The share of Americans who identify as LGBT reached a record 7.2 percent in 2022 after hitting 7.1 percent in 2021, up from 5.6 percent in 2020 and 3.5 percent in 2012, the year Gallup began collecting data on LGBT identification. Generation Z, defined as the group of adults born between 1997 and 2004, has a much higher share of its population identifying as LGBT than its older counterparts.
Nearly one in five (19.7 percent) members of Generation Z consider themselves part of the LGBT community, with 13.1 percent describing themselves as bisexual, 3.4 percent identifying as gay, 2.2 percent categorizing themselves as lesbians, 1.9 percent telling pollsters that they are trans-identified and 1.5 percent choosing the “other LGBT” category when asked about their sexual orientation.
The share of adults belonging to the LGBT community dropped in descending order by generation, with 11.3 percent of millennials (born between 1981 and 1996) having a significantly larger LGBT population than Generation X (3.3 percent), baby boomers (2.7 percent) and the silent generation (1.7 percent).
“With many more younger than older adults seeing themselves as something other than heterosexual, the LGBT share of the entire U.S. adult population can be expected to grow in future years,” Gallup Senior Editor Jeffrey Jones wrote. “However, this growth depends on younger people who enter adulthood in future years continuing to be much more likely to identify as LGBT than their parents, grandparents and great-grandparents.”
Observers say one reason the numbers are growing among teens is the societal pressure to identify LGBTQ. From social media to popular movies and music, that age group is the biggest consumer of entertainment which pushes the lifestyles.
The findings of the Gallup survey appear consistent with the data collected in “Gen Z Post-Election Research” polls conducted by the Walton Family Foundation.

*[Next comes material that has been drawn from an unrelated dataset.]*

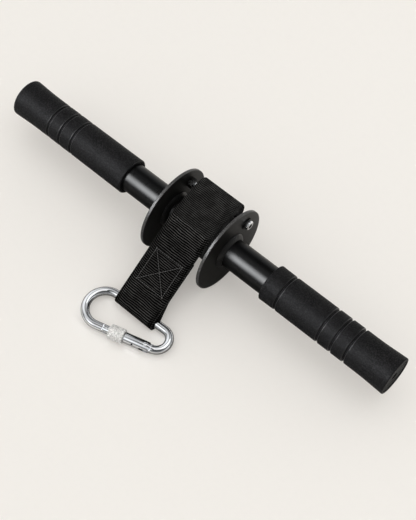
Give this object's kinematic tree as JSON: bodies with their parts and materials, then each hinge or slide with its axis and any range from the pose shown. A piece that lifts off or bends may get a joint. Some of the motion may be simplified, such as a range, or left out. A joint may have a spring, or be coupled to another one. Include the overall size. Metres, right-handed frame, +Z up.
{
  "type": "wrist roller",
  "caption": "Straight bar with a rubber grip at each end and a flanged spool between them, webbing wound on the spool and a screw-gate carabiner in the webbing's end loop.",
  "frame": {"origin": "middle of the bounding box in plan, on the surface that the roller lies on", "axes": "+X along the bar towards the grip with the extra groove, +Z up, the webbing leaves the spool towards -Y"},
  "size_m": [0.492, 0.1878, 0.094],
  "materials": {
    "bar_steel": "satin black coating",
    "plate_steel": "satin black coating",
    "grip_rubber": "matte moulded rubber",
    "webbing": "ribbed woven webbing",
    "black_hardware": "black oxide",
    "bright_steel": "bright plated steel",
    "sleeve_alloy": "matte plated, finely ribbed"
  },
  "bodies": {
    "roller": {"bar_tube": "bar_steel", "grip_right": "grip_rubber", "grip_left": "grip_rubber", "flange_right": "plate_steel", "flange_left": "plate_steel", "weld_right_outer": "plate_steel", "weld_right_inner": "plate_steel", "weld_left_inner": "plate_steel", "weld_left_outer": "plate_steel", "bolt_cross": "bright_steel", "bolt_washer_right": "black_hardware", "bolt_washer_left": "black_hardware", "bolt_nut": "bright_steel", "bolt_seat_nut": "black_hardware", "strap_winding": "webbing"},
    "strap": {"strap_run": "webbing"},
    "carabiner": {"carabiner_rod": "bright_steel", "gate_rivet": "bright_steel"},
    "gate": {"gate_tube": "bright_steel", "gate_latch_pin": "bright_steel", "gate_spring": "bright_steel", "gate_plunger": "bright_steel"},
    "sleeve": {"lock_sleeve": "sleeve_alloy"}
  },
  "joints": [
    {"name": "strap_lift", "type": "hinge", "parent": "roller", "child": "strap", "pos_m": [0, 0.03318, 0.06907], "axis": [-1, 0, 0], "range_deg": [0, 150]},
    {"name": "carabiner_swing", "type": "hinge", "parent": "strap", "child": "carabiner", "pos_m": [0.0048, -0.04803, 0.0078], "axis": [-0.9994, -0.0349, 0], "range_deg": [-165, 75]},
    {"name": "gate_open", "type": "hinge", "parent": "carabiner", "child": "gate", "pos_m": [0.0336, -0.07304, 0.0078], "axis": [0, 0, -1], "range_deg": [0, 25], "stiffness_Nm_per_rad": 0.2, "springref_deg": -11.46},
    {"name": "sleeve_lock", "type": "slide", "parent": "gate", "child": "sleeve", "axis": [-0.9619, -0.2734, 0], "range_m": [0, 0.0095]}
  ]
}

That survey queried those between the ages of 15 and 17 in addition to adults. Only 75 percent of Generation Z respondents called themselves “heterosexual or straight,” compared to 92 percent of older adults. The most common identity adopted by members of Generation Z who do not consider themselves heterosexual was bisexual (9 percent), followed by “other queer identity” (4 percent), “transgender or non-binary” (4 percent), gay (2 percent) and lesbian (1 percent).

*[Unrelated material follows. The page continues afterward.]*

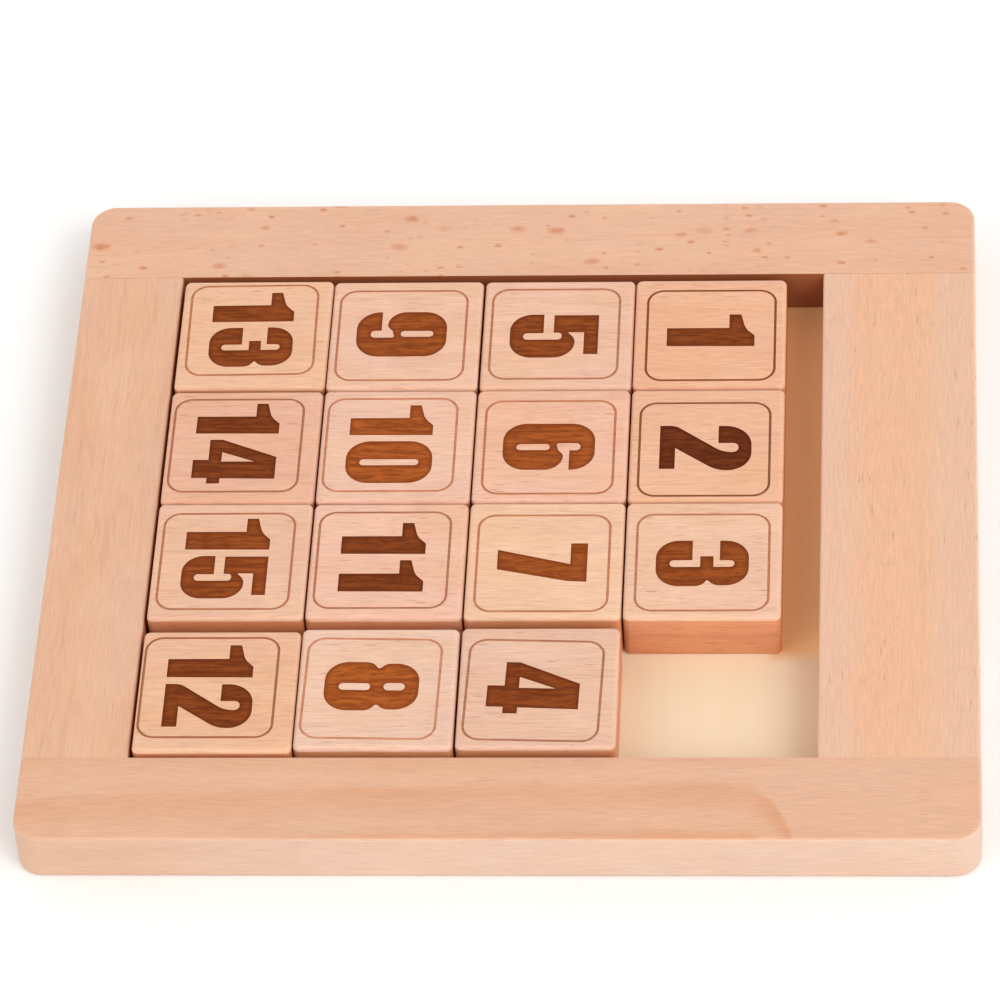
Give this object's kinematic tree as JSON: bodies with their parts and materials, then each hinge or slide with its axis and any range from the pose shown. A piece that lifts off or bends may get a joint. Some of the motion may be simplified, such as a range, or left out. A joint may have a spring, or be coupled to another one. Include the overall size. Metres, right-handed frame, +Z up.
{
  "type": "sliding tile puzzle",
  "caption": "Numbered sliding tile puzzle: loose square wooden tiles with burnt numerals in a shallow open tray with a wide header and one empty cell.",
  "frame": {"origin": "middle of the frame's outline, on the surface that the puzzle lies on", "axes": "+X across the tray from the left rail to the right rail, +Y from the foot of the numerals to their heads, towards the wide header, +Z up"},
  "size_m": [0.1656, 0.1774, 0.012],
  "materials": {
    "tile": "sanded, waxed beech, numerals and border line burnt in",
    "frame": "sanded, waxed beech",
    "panel": "pale sanded plywood",
    "dowel": "plain beech"
  },
  "bodies": {
    "root": {"left_rail": "frame", "right_rail": "frame", "bottom_rail": "frame", "header_rail": "frame", "base_panel": "panel", "bottom_left_dowels": "dowel", "bottom_right_dowels": "dowel", "header_left_dowels": "dowel", "header_right_dowels": "dowel"},
    "tile_01": {"tile_01": "tile"},
    "tile_02": {"tile_02": "tile"},
    "tile_03": {"tile_03": "tile"},
    "tile_04": {"tile_04": "tile"},
    "tile_05": {"tile_05": "tile"},
    "tile_06": {"tile_06": "tile"},
    "tile_07": {"tile_07": "tile"},
    "tile_08": {"tile_08": "tile"},
    "tile_09": {"tile_09": "tile"},
    "tile_10": {"tile_10": "tile"},
    "tile_11": {"tile_11": "tile"},
    "tile_12": {"tile_12": "tile"},
    "tile_13": {"tile_13": "tile"},
    "tile_14": {"tile_14": "tile"},
    "tile_15": {"tile_15": "tile"}
  },
  "joints": [
    {"name": "tile_03_across", "type": "slide", "parent": "root", "child": "tile_03", "axis": [1, 0, 0], "range_m": [-0.0019, 0.0327]},
    {"name": "tile_01_across", "type": "slide", "parent": "root", "child": "tile_01", "axis": [1, 0, 0], "range_m": [-0.0019, 0.0327]},
    {"name": "tile_02_across", "type": "slide", "parent": "root", "child": "tile_02", "axis": [1, 0, 0], "range_m": [-0.0019, 0.0327]},
    {"name": "tile_04_down", "type": "slide", "parent": "root", "child": "tile_04", "axis": [0, -1, 0], "range_m": [-0.0364, 0.0002]},
    {"name": "tile_08_down", "type": "slide", "parent": "root", "child": "tile_08", "axis": [0, -1, 0], "range_m": [-0.0364, 0.0002]},
    {"name": "tile_12_down", "type": "slide", "parent": "root", "child": "tile_12", "axis": [0, -1, 0], "range_m": [-0.0364, 0.0002]},
    {"name": "tile_05_lift", "type": "slide", "parent": "root", "child": "tile_05", "axis": [0, 0, 1], "range_m": [0, 0.02]},
    {"name": "tile_06_lift", "type": "slide", "parent": "root", "child": "tile_06", "axis": [0, 0, 1], "range_m": [0, 0.02]},
    {"name": "tile_07_lift", "type": "slide", "parent": "root", "child": "tile_07", "axis": [0, 0, 1], "range_m": [0, 0.02]},
    {"name": "tile_09_lift", "type": "slide", "parent": "root", "child": "tile_09", "axis": [0, 0, 1], "range_m": [0, 0.02]},
    {"name": "tile_10_lift", "type": "slide", "parent": "root", "child": "tile_10", "axis": [0, 0, 1], "range_m": [0, 0.02]},
    {"name": "tile_11_lift", "type": "slide", "parent": "root", "child": "tile_11", "axis": [0, 0, 1], "range_m": [0, 0.02]},
    {"name": "tile_13_lift", "type": "slide", "parent": "root", "child": "tile_13", "axis": [0, 0, 1], "range_m": [0, 0.02]},
    {"name": "tile_14_lift", "type": "slide", "parent": "root", "child": "tile_14", "axis": [0, 0, 1], "range_m": [0, 0.02]},
    {"name": "tile_15_lift", "type": "slide", "parent": "root", "child": "tile_15", "axis": [0, 0, 1], "range_m": [0, 0.02]}
  ],
  "couplings": [
    {"joint": "tile_01_across", "follows": "tile_03_across", "ratio": 1},
    {"joint": "tile_02_across", "follows": "tile_03_across", "ratio": 1},
    {"joint": "tile_08_down", "follows": "tile_04_down", "ratio": 1},
    {"joint": "tile_12_down", "follows": "tile_04_down", "ratio": 1}
  ]
}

Among the respondents to the latest Gallup poll, just 4.2 percent identify as bisexual, followed by 1.4 percent who describe themselves as gay and 1 percent who classify themselves as lesbians. The trans-identified population sits at just 0.6 percent of the overall total and 8.8 percent of the LGBT community.
The trans-identified population has become a significant focus in American public policy as states take measures to require student-athletes to compete on sports teams that correspond with their biological sex and ban the genital mutilation of minors with gender dysphoria.
Other polls find that children who identify as the opposite gender grow out of the phase by early adulthood. In fact, 80 percent of children who question their gener at an early age, ‘grow out of it,” according to Dr. Riittakerttu Kaltiala — described as “Finland’s leading expert on pediatric gender medicine and chief psychiatrist at its largest gender clinic”. That fact has given fuel to critics of gender surgery and transition programs for children who say children should not be encouraged in harming themselves with surgery and hormones.